I had looked everywhere for a bamboo steamer but everyone seemed to be out of them, so I used our stove top smoker, which I have yet to use as a smoker. I filled it with water and lined the rack with a bed of napa cabbage and steamed the buns. I did have to steam them about 20 minutes as the first couple, the filling was not cooked very well, otherwise, it worked out just fine.
End result, I will never go frozen again. This recipe is simple, fairly quick, tasty and you can make a big batch and freeze for a later time! Thank you, Jen, for picking such a great challenge and for getting us out of our comfort zone! Please be sure to check out the other Daring Cooker’s dumplings – they are tasty!
1 lb (450g) ground pork
4 large napa cabbage leaves, minced
3 stalks green onions, minced
1/2 cup water chestnuts, minced
1 green garlic, minced
7 shitake mushrooms, minced
1/4 (55g) cup ginger root, minced
3 tbsp (40g) soy sauce
2 tbsp (28g) sesame oil
2 tbsp (16g) corn starch
1/2 lb (225g) raw shrimp, peeled, deveined, and coarsely chopped
1/2 lb (225g) ground pork
3 stalks green onions, minced
1/4 cup (55g) ginger root, minced
1 cup (142g) water chestnuts, minced
1 tsp (5g) salt
3 tbsp (40g) sesame oil
2 tbsp (16g) corn starch
dough: (double this for the amount of filling, but easier to make it in 2 batches – or just halve the filling recipe)

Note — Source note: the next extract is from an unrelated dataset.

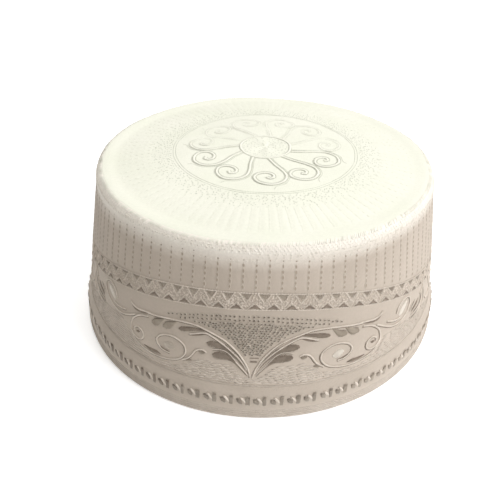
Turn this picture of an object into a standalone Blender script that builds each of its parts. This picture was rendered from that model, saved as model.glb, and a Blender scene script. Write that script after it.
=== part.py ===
# Round embroidered prayer cap with a domed top, a rolled edge, a tapering side and a turned hem.
# It rests on z = 0 with its front towards -Y. All sizes are in metres.

import math

import bmesh
import bpy

# Cloth and clearance
WALL_CLOTH = 0.0020
HEM_CLOTH = 0.0010
TOP_CLOTH = 0.0020
GAP = 0.0003

# Outer face of the side from the floor up: height, radius. The side narrows towards the top.
SIDE_ROWS = (
    {"height": 0.0000, "radius": 0.0927},
    {"height": 0.0100, "radius": 0.0919},
    {"height": 0.0170, "radius": 0.0909},
    {"height": 0.0285, "radius": 0.0893},
    {"height": 0.0500, "radius": 0.0857},
    {"height": 0.0759, "radius": 0.0811},
)

# Hem strip, folded round the bottom of the side
HEM_OUTSIDE_HEIGHT = 0.0170
HEM_INSIDE_HEIGHT = 0.0080
HEM_EDGE_FADE = 0.0035
HEM_EDGE_CLOTH = 0.0004
HEM_FOLD_ROUND = 0.0004

# Rolled edge between the side and the top
ROLL_TOP = 0.0814
ROLL_WIDTH = 0.0044
ROLL_CREST = 0.0031
ROLL_INNER_ROUND = 0.0013

# Top panel: its rim lies a little below the roll, and its middle is domed
TOP_RIM_HEIGHT = 0.0803
TOP_DOME_RISE = 0.0051
TOP_RIM_ROUND = 0.0006
TOP_RINGS = 6

# How the worn cloth leans: the shift of the top towards +X, and the fall of the top on that side
LEAN_SHIFT = 0.0024
LEAN_FALL = math.tan(math.radians(1.0))

SEGMENTS = 72
ARC_STEPS = 4
CREAM_TOP = (0.86, 0.83, 0.71, 1.0)
CREAM_SIDE = (0.62, 0.56, 0.47, 1.0)
CREAM_HEM = (0.60, 0.53, 0.44, 1.0)
CLOTH_ROUGHNESS = 0.9


def clear_scene():
    for item in list(bpy.data.objects):
        bpy.data.objects.remove(item, do_unlink=True)


def side_radius(height):
    """Outer radius of the side at a height, straight between the rows of the table."""
    for low, high in zip(SIDE_ROWS, SIDE_ROWS[1:]):
        if height <= high["height"]:
            break
    part = (height - low["height"]) / (high["height"] - low["height"])
    return low["radius"] + part * (high["radius"] - low["radius"])


def arc(middle, across, up, start, end, steps=ARC_STEPS):
    """Points of an ellipse in the radius and height plane, from one angle in degrees to another."""
    points = []
    for step in range(steps + 1):
        angle = math.radians(start + (end - start) * step / steps)
        points.append((middle[0] + across * math.cos(angle), middle[1] + up * math.sin(angle)))
    return points


def side_section():
    foot = HEM_CLOTH + GAP
    heights = [foot] + [row["height"] for row in SIDE_ROWS[1:]]
    outer = [(side_radius(height), height) for height in heights]
    inner = [(radius - WALL_CLOTH, height) for radius, height in reversed(outer)]
    return outer + inner


def hem_section():
    """The strip in section: up the outside, over its thin edge, down, under the side and up inside."""
    def outside(height):
        return side_radius(height) + GAP + HEM_CLOTH

    def inside(height):
        return side_radius(height) - WALL_CLOTH - GAP

    full = HEM_OUTSIDE_HEIGHT - HEM_EDGE_FADE
    thinned = HEM_CLOTH - HEM_EDGE_CLOTH
    points = [(outside(0.0) - HEM_FOLD_ROUND, 0.0), (outside(0.0), HEM_FOLD_ROUND)]
    points += [(outside(height), height) for height in (SIDE_ROWS[1]["height"], full)]
    for step in range(1, ARC_STEPS + 1):
        angle = math.radians(90.0 * step / ARC_STEPS)
        height = full + HEM_EDGE_FADE * math.sin(angle)
        points.append((outside(height) - thinned * (1.0 - math.cos(angle)), height))
    points += [(side_radius(height) + GAP, height)
               for height in (HEM_OUTSIDE_HEIGHT, SIDE_ROWS[1]["height"], HEM_CLOTH)]
    points += [(inside(height), height) for height in (HEM_CLOTH, HEM_INSIDE_HEIGHT)]
    points += [(inside(height) - HEM_CLOTH, height) for height in (HEM_INSIDE_HEIGHT, HEM_FOLD_ROUND)]
    points.append((inside(0.0) - HEM_CLOTH + HEM_FOLD_ROUND, 0.0))
    return points


def roll_section():
    """The roll in section: a tall round outside, a small round inside and a flat foot on the side."""
    foot = SIDE_ROWS[-1]["height"] + GAP
    outer_radius = SIDE_ROWS[-1]["radius"]
    inner_radius = outer_radius - ROLL_WIDTH
    crest_radius = outer_radius - ROLL_CREST
    outer = arc((crest_radius, foot), ROLL_CREST, ROLL_TOP - foot, 0.0, 90.0)
    inner = arc((inner_radius + ROLL_INNER_ROUND, ROLL_TOP - ROLL_INNER_ROUND),
                ROLL_INNER_ROUND, ROLL_INNER_ROUND, 90.0, 180.0, 3)
    return outer + inner + [(inner_radius, foot)]


def top_section():
    """Half of the top panel in section, from its middle over the dome and back underneath."""
    rim = SIDE_ROWS[-1]["radius"] - ROLL_WIDTH - GAP
    crown = rim - TOP_RIM_ROUND

    def dome(radius):
        return TOP_RIM_HEIGHT + TOP_DOME_RISE * (1.0 - (radius / rim) ** 2)

    radii = [crown * ring / TOP_RINGS for ring in range(TOP_RINGS + 1)]
    upper = [(radius, dome(radius)) for radius in radii]
    edge = [(rim, TOP_RIM_HEIGHT - TOP_RIM_ROUND),
            (rim, TOP_RIM_HEIGHT - TOP_CLOTH + TOP_RIM_ROUND)]
    lower = [(radius, dome(radius) - TOP_CLOTH) for radius in reversed(radii)]
    return upper + edge + lower


def settle(vertices):
    """Lean the cloth: nothing moves on the floor, and the full shift is at the height of the roll."""
    for vertex in vertices:
        share = vertex.co.z / ROLL_TOP
        vertex.co.x += share * LEAN_SHIFT
        vertex.co.z -= share * LEAN_FALL * vertex.co.x


def cloth_material(name, colour):
    material = bpy.data.materials.new(name)
    material.use_nodes = True
    shader = material.node_tree.nodes["Principled BSDF"]
    shader.inputs["Base Color"].default_value = colour
    shader.inputs["Roughness"].default_value = CLOTH_ROUGHNESS
    shader.inputs["Metallic"].default_value = 0.0
    return material


def turned_piece(name, section, is_ring, colour):
    """Spin a section of (radius, height) points round Z into one closed body."""
    body = bmesh.new()
    vertices = [body.verts.new((radius, 0.0, height)) for radius, height in section]
    edges = [body.edges.new(pair) for pair in zip(vertices, vertices[1:])]
    if is_ring:
        edges.append(body.edges.new((vertices[-1], vertices[0])))
    bmesh.ops.spin(body, geom=vertices + edges, axis=(0.0, 0.0, 1.0), cent=(0.0, 0.0, 0.0),
                   angle=2.0 * math.pi, steps=SEGMENTS, use_merge=True)
    bmesh.ops.remove_doubles(body, verts=body.verts, dist=0.000001)
    bmesh.ops.recalc_face_normals(body, faces=body.faces)
    settle(body.verts)
    mesh = bpy.data.meshes.new(name)
    body.to_mesh(mesh)
    body.free()
    mesh.shade_smooth()
    mesh.set_sharp_from_angle(angle=math.radians(50.0))
    mesh.materials.append(cloth_material(name + "_cloth", colour))
    piece = bpy.data.objects.new(name, mesh)
    bpy.context.scene.collection.objects.link(piece)
    return piece


def main():
    clear_scene()
    turned_piece("side_wall", side_section(), True, CREAM_SIDE)
    turned_piece("hem_strip", hem_section(), True, CREAM_HEM)
    turned_piece("edge_roll", roll_section(), True, CREAM_TOP)
    turned_piece("crown_top", top_section(), False, CREAM_TOP)


main()
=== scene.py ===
import math
import random

import bmesh
import bpy
import numpy as np
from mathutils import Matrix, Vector


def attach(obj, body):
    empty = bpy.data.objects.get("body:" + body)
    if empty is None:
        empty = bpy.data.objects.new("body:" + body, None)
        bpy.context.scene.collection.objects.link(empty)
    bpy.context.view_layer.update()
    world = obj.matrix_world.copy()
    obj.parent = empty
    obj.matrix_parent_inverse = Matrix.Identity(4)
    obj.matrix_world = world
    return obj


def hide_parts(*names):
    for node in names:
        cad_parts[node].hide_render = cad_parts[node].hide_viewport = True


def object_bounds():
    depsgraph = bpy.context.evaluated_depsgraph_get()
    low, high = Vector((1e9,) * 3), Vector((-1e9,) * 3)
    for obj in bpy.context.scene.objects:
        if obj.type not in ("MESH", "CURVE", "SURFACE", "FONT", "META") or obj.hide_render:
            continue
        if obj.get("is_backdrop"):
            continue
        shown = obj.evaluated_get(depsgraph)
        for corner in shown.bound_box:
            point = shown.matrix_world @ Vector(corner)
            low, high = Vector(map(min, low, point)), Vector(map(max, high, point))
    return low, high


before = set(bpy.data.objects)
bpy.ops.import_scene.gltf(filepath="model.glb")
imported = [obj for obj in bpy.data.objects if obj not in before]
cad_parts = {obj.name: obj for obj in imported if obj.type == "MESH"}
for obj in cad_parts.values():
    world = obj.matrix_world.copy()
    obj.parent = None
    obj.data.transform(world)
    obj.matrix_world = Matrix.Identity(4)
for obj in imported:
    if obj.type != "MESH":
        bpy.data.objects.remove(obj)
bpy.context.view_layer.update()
mm = 0.001
print("frame loaded:", sorted(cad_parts))

# the cap's plain shape, as its solids have it
cap = {
    "sideRows": ((0.0, 92.7), (10.0, 91.9), (17.0, 90.9), (28.5, 89.3), (50.0, 85.7), (75.9, 81.1)),
    "sideFoot": 1.3,
    "sideTop": 75.9,
    "tilt": 0.17,          # how far the side faces up
    "degree": 1.55,        # length of one degree of turn
    "wallCloth": 2.0,
    "gap": 0.3,
    "rollTop": 81.4,
    "rimHeight": 80.7,
    "domeRise": 4.7,
    "rim": 76.4,
    "topCloth": 2.0,
    "sewnRows": 102,
}

# how the worn cap leans, and the waves that its cloth strays in: share, count, twist with height, start
lean = {
    "shift": 2.4,
    "fall": math.tan(math.radians(1.0)),
    "side": 0.28,
    "top": 0.30,
    "waves": ((0.45, 3, 0.0, 0.9), (0.35, 5, 2.2, -1.7), (0.3, 9, 3.1, 0.4), (0.18, 17, 0.0, -2.0)),
}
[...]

2 cups (250g) all-purpose flour
1/2 cup (113g) warm water
flour for worksurface
2 parts soy sauce
1 part vinegar (red wine or black)
a few drops of sesame oil
chili garlic paste (optional)
minced ginger (optional)
minced garlic (optional)
minced green onion (optional)
Combine all filling ingredients in a large mixing bowl and mix thoroughly (I mix by clean hand). Cover and refrigerate until ready to use (up to a day, but preferably within an hour or two).

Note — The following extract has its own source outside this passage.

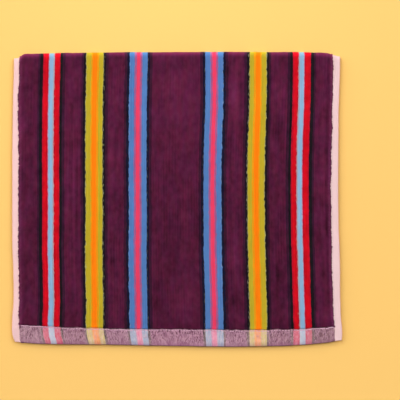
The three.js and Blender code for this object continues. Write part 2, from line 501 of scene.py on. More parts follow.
def cloth_point(across, s, lift=0.0, pile=None, depth=0.0):
    """A point of the cloth's face in space: lift stands it off, depth sinks it to the back,
    and pile=0 takes the bare weave under the pile."""
    across, s = np.broadcast_arrays(np.asarray(across, float), np.asarray(s, float))
    share = pile_share(across, s)
    along = along_of(across, s)
    angle = np.clip(s / FOLD_SPAN, -1, 1) * math.pi / 2
    out, up = np.cos(angle), np.sin(angle)
    pile = share if pile is None else pile
    high, low = upper_face(across, along, pile), lower_face(across, along, pile)
    wall = thickness(across, s, share)
    shift = lift + unevenness(across, s, share) * smooth(up, -0.9, 0.5) * (1 - depth) - wall * depth
    drawn_back = np.where(s < 0, LOWER_END_BACK * (along - FOLD_DEPTH) / FOLDED_LENGTH, 0)
    x = place_across(across, along)
    y = FOLD_Y - along + (FOLD_DEPTH + shift) * out + drawn_back
    z = (high + low) / 2 + ((high - low) / 2 + shift) * up
    return np.stack([x, y, z], axis=-1)


def lean_of(across, s):
    """How far the stripes have leaned aside at a place of the hem."""
    past_hem = along_of(across, s) - hem_line(across)
    into_hem = np.clip(past_hem / (hem_end(across) - hem_line(across)), 0, 1.2)
    start = read(HEM_LEAN, "start", across, OUTLINE_EASE) * smooth(past_hem, 0, HEM_LEAN_EASE)
    return lerp(start, read(HEM_LEAN, "end", across, OUTLINE_EASE), into_hem**HEM_LEAN_GROWTH)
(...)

Make the dough, Method 1: Place the flour in the work bowl of a food processor with the dough blade. Run the processor and pour the warm water in until incorporated. Pour the contents into a sturdy bowl or onto a work surface and knead until uniform and smooth. The dough should be firm and silky to the touch and not sticky.[Note: it’s better to have a moist dough and have to incorporate more flour than to have a dry and pilling dough and have to incorporate more water).

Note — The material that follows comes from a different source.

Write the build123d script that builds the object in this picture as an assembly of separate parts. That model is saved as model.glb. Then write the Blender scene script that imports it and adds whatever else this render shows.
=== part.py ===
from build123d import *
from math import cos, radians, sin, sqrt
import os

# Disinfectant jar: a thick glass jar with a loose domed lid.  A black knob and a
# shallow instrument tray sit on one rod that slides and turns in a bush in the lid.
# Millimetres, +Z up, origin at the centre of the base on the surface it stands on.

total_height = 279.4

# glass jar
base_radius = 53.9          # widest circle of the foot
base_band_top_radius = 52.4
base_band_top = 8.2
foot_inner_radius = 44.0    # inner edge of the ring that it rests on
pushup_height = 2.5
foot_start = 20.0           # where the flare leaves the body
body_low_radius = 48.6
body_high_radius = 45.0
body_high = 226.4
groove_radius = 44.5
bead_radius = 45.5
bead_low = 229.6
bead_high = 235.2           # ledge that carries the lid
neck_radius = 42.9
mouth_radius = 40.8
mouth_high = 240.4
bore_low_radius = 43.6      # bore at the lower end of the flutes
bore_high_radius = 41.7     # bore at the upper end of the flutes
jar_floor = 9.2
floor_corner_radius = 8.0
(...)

Both dough methods: Knead the dough about twenty strokes then cover with a damp towel for 15 minutes. Take the dough and form a flattened dome. Cut into strips about 1 1/2 to 2 inches wide. Shape the strips into rounded long cylinders. On a floured surface, cut the strips into 3/4 inch pieces. Press palm down on each piece to form a flat circle (you can shape the corners in with your fingers). With a rolling pin, roll out a circular wrapper from each flat disc. Take care not to roll out too thin or the dumplings will break during cooking – about 1/16th inch. Leave the centers slightly thicker than the edges. Place a tablespoon of filling in the center of each wrapper and fold the dough in half, pleating the edges along one side (see images in post for how to fold pleats). Keep all unused dough under damp cloth.
To boil: Bring a large pot of water to a boil and add dumplings to pot. Boil the dumplings until they float.
To steam: Place dumplings on a single layer of napa cabbage leaves or on a well-greased surface in a steamer basket with lid. Steam covered for about 6 minutes.
To pan fry (potstickers): Place dumplings in a frying pan with 2-3 tbsp of vegetable oil. Heat on high and fry for a few minutes until bottoms are golden. Add 1/2 cup water and cover. Cook until the water has boiled away and then uncover and reduce heat to medium or medium low. Let the dumplings cook for another 2 minutes then remove from heat and serve.
To freeze: Assemble dumplings on a baking sheet so they are not touching. It helps to rub the base of the dumpling in a little flour before setting on the baking sheet for ease of release. Freeze for 20-30 minutes until dumplings are no longer soft. Place in ziploc bag and freeze for up to a couple of months. Prepare per the above instructions, but allow extra time to ensure the filling is thoroughly cooked.
To serve: Serve dumplings or potstickers hot with your choice of dipping sauce combinations.